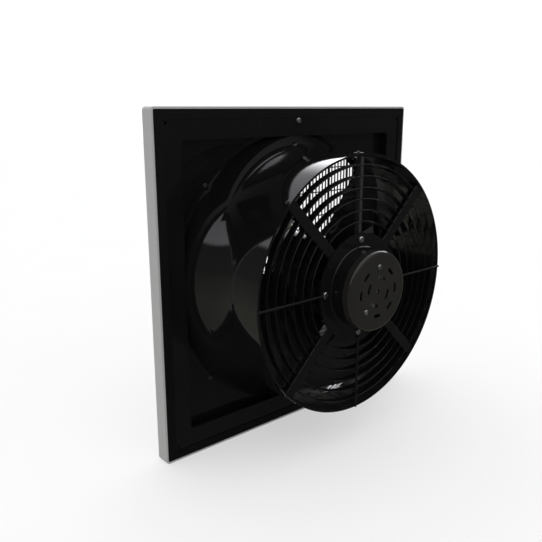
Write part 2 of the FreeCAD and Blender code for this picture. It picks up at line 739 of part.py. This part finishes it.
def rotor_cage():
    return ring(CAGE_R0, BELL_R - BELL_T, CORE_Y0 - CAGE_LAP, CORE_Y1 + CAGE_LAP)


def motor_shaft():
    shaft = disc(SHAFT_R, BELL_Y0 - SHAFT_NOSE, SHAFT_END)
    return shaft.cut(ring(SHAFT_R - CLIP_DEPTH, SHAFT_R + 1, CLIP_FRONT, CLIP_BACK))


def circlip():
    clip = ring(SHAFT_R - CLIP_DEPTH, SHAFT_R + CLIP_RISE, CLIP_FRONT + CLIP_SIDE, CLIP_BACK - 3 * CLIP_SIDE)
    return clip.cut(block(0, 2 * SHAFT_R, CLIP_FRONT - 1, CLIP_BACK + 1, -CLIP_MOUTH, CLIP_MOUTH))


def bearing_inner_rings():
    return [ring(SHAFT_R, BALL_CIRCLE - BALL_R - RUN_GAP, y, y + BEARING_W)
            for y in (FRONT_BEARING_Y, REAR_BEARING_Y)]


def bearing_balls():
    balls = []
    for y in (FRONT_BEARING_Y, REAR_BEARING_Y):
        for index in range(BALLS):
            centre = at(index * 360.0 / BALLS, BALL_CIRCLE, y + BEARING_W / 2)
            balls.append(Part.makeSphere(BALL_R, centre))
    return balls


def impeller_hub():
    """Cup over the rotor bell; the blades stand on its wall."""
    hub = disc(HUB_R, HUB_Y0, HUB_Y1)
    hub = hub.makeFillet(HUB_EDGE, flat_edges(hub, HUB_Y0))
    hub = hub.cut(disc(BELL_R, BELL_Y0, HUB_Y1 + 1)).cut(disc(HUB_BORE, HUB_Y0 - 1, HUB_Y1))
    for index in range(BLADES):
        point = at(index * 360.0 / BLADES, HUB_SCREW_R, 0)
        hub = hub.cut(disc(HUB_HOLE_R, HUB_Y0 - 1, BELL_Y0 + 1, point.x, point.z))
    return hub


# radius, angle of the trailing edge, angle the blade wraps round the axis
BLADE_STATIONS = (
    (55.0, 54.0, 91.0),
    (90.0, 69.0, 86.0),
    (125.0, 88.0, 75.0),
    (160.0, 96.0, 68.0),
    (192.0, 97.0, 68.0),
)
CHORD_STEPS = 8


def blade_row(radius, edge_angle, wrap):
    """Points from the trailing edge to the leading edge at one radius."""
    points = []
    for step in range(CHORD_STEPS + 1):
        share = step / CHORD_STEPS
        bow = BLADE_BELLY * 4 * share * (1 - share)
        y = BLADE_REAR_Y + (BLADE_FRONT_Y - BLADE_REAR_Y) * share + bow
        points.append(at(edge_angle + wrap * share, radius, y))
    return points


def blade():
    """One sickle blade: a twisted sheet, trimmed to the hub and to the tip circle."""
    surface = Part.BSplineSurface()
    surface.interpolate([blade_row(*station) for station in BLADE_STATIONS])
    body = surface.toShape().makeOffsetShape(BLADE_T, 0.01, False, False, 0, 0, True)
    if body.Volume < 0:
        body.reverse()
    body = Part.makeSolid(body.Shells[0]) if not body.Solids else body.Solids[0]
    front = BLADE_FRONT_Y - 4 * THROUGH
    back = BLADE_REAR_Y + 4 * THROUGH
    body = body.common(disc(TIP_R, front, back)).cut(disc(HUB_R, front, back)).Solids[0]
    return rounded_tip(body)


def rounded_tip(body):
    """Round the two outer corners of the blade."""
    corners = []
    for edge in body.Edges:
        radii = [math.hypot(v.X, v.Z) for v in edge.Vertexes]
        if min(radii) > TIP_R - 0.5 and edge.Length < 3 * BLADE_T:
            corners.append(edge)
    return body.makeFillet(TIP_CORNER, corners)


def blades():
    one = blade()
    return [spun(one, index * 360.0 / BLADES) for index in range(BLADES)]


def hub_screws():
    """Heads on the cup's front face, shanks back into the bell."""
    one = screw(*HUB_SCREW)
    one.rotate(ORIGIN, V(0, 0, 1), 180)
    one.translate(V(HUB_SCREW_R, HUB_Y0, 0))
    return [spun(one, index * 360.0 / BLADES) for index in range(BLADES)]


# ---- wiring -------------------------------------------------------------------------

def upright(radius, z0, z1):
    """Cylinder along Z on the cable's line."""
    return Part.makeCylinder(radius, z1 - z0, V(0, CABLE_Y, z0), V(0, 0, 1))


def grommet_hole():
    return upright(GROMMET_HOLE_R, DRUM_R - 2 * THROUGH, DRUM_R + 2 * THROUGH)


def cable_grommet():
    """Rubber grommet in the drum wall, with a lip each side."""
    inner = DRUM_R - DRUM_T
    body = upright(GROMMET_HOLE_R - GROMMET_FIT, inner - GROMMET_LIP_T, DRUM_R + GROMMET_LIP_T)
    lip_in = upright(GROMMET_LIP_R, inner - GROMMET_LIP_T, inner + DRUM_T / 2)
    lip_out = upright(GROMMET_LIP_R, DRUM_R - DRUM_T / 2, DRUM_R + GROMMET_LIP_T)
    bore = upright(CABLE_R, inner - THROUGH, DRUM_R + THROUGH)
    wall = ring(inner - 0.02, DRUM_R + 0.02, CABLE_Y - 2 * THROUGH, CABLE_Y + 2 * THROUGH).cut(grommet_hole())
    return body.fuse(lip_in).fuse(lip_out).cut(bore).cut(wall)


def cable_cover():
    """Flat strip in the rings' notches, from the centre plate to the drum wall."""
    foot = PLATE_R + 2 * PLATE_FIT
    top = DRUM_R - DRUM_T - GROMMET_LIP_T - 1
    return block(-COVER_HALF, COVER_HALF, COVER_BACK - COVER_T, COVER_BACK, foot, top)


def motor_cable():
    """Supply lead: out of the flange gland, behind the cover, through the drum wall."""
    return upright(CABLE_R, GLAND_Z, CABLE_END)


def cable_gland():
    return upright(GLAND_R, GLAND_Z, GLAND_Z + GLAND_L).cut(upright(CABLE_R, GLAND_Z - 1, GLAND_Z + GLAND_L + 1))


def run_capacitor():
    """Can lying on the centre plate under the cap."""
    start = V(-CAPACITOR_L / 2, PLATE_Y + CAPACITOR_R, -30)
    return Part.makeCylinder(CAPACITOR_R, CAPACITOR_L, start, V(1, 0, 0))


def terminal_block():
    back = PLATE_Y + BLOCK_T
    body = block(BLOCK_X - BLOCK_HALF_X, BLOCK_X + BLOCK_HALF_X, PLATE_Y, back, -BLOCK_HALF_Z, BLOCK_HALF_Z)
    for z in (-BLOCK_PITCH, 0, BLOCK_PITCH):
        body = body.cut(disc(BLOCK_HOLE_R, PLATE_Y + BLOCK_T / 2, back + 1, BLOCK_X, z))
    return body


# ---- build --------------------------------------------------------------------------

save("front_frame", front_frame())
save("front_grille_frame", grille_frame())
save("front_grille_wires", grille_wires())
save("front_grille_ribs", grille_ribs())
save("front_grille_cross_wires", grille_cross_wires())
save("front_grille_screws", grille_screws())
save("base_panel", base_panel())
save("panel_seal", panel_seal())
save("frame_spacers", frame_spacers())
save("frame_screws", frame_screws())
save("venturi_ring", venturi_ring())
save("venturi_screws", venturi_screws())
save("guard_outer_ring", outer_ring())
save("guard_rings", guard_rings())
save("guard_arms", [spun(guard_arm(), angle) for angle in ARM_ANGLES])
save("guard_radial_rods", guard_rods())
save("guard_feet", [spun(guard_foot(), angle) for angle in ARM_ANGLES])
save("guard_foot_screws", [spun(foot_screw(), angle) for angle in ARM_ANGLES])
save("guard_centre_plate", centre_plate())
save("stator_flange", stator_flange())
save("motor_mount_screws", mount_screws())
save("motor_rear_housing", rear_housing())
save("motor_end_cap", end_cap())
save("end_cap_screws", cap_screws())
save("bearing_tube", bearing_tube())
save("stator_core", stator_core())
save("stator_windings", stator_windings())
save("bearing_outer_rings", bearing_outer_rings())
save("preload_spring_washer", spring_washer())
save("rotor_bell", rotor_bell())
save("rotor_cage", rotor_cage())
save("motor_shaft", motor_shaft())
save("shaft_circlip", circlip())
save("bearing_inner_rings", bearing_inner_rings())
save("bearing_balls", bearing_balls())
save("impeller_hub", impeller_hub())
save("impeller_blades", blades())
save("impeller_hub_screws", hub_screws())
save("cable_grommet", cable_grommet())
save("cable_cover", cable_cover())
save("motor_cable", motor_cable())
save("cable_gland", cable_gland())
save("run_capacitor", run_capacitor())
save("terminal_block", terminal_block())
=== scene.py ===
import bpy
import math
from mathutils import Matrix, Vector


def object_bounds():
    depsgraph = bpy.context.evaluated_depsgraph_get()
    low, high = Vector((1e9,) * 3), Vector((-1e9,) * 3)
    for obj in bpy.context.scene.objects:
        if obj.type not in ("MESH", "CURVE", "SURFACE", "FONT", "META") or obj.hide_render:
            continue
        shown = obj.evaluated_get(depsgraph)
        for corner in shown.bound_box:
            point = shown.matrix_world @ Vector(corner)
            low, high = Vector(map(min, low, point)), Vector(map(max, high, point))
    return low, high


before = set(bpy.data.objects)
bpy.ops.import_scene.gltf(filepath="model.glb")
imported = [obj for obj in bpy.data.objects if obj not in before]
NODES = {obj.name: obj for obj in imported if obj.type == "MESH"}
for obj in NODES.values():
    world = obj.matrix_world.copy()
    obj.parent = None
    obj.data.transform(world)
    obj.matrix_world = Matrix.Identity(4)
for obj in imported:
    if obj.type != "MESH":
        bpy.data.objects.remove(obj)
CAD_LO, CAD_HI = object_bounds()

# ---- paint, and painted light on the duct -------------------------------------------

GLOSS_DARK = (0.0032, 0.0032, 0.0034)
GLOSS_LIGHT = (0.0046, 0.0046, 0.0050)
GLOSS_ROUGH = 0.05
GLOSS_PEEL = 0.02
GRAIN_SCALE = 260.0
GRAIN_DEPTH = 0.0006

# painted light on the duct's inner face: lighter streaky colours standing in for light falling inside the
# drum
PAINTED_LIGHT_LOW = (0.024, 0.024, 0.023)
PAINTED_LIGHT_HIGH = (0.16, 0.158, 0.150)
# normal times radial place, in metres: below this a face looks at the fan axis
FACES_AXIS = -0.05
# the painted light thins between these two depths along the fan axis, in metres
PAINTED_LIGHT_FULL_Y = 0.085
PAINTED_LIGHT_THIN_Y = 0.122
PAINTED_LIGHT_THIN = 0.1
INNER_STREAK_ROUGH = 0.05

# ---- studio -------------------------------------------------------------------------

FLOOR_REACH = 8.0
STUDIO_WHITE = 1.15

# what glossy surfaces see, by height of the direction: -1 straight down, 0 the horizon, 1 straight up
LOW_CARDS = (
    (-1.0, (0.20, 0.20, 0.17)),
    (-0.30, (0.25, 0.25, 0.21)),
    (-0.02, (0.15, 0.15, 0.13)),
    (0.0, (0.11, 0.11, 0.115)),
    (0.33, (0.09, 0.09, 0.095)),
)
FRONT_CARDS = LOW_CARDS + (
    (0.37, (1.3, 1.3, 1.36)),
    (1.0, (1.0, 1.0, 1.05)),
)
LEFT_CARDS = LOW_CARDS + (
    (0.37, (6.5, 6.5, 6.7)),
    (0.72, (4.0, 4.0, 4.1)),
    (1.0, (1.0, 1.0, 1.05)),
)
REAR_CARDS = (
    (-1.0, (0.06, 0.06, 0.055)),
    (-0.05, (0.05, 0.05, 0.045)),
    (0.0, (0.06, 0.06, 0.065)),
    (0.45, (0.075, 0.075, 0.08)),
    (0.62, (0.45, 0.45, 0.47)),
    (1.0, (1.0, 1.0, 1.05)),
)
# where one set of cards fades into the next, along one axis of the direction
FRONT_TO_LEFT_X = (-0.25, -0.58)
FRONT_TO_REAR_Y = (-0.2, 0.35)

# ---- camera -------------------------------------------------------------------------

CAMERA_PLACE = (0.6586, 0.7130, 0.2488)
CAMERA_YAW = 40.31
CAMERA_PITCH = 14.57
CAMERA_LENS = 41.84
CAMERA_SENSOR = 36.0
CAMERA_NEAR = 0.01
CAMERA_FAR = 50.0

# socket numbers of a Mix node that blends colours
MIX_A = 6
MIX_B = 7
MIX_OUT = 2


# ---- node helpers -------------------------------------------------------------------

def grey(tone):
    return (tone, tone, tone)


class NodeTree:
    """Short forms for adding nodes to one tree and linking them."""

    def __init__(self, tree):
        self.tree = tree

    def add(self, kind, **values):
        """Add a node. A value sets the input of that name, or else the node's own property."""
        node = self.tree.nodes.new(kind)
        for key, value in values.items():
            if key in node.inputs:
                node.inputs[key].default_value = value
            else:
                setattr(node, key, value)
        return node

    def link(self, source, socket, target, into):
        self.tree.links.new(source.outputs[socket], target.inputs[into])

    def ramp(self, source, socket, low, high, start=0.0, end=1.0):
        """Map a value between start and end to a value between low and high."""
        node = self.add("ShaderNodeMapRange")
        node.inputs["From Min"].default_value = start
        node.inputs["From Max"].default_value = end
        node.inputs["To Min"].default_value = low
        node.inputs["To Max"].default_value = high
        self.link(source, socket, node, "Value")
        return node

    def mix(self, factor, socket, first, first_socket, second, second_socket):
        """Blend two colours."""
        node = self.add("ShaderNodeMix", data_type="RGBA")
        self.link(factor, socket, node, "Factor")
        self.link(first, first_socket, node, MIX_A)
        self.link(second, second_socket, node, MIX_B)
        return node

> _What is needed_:
Gather each line holding the string "MESH".

> _Exercise solution_:
        if obj.type not in ("MESH", "CURVE", "SURFACE", "FONT", "META") or obj.hide_render:
NODES = {obj.name: obj for obj in imported if obj.type == "MESH"}
    if obj.type != "MESH":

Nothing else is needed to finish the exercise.